Stephanie S. Hughley

Stephanie S. Hughley is currently a Performing Arts Consultant. She is a relationship builder who maintains a high professional profile and is able to access financial resources and develop unique collaborative ventures with other organizations, public and private, for profit and non-profit. For more than 50 years she worked in the performing arts and cultural community as an artist, curator, educator, general and company manager, presenter and producer. She has shared her years of experiences and skills with a variety of artists, arts, cultural, educational and community organizations. 

She began her career in the arts as a teacher and professional dancer and danced her way to New York in 1974 where she transitioned from dance into the theatrical community. In 1975, she began her work in the New York Theater community and as a member of Association of Theatrical Press Agents and Managers (ATPAM) spent more than 15 years as a General and Company Manager for Broadway, off-Broadway, National and International Touring Companies. In 1988, as the first Artistic Director, together with her team conceptualized and implemented the National Black Arts Festival in Atlanta, GA and returned several years later to become the Executive Producer of the Festival. In the Interim, she worked as the Producer of Theater and Dance for the Cultural Olympiad of the Olympic Games in Atlanta, GA. In 1995, Ms.
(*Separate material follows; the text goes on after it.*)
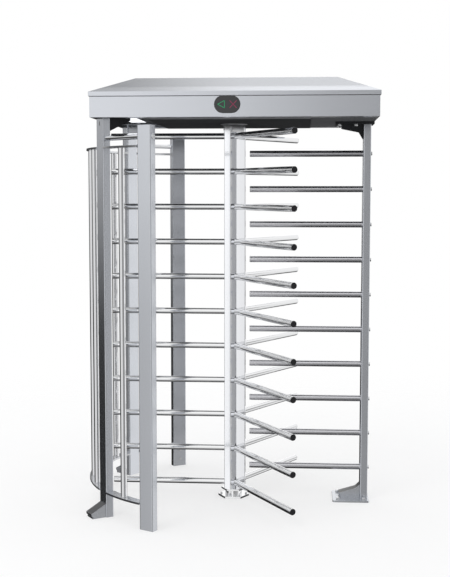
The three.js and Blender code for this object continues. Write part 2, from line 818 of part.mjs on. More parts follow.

Hughley joined the staff of New Jersey Performing Arts Center (NJPAC) as the first Vice President of Programming and from June 2009 to November 2011, Ms. Hughley returned to NJPAC as VP Programming & New Media, once again supervising all programmatic decisions. She served most recently as Vice President of Education, Humanities, BAM Cinema & Cinématek at the Brooklyn Academy of Music in Brooklyn, NY (BAM).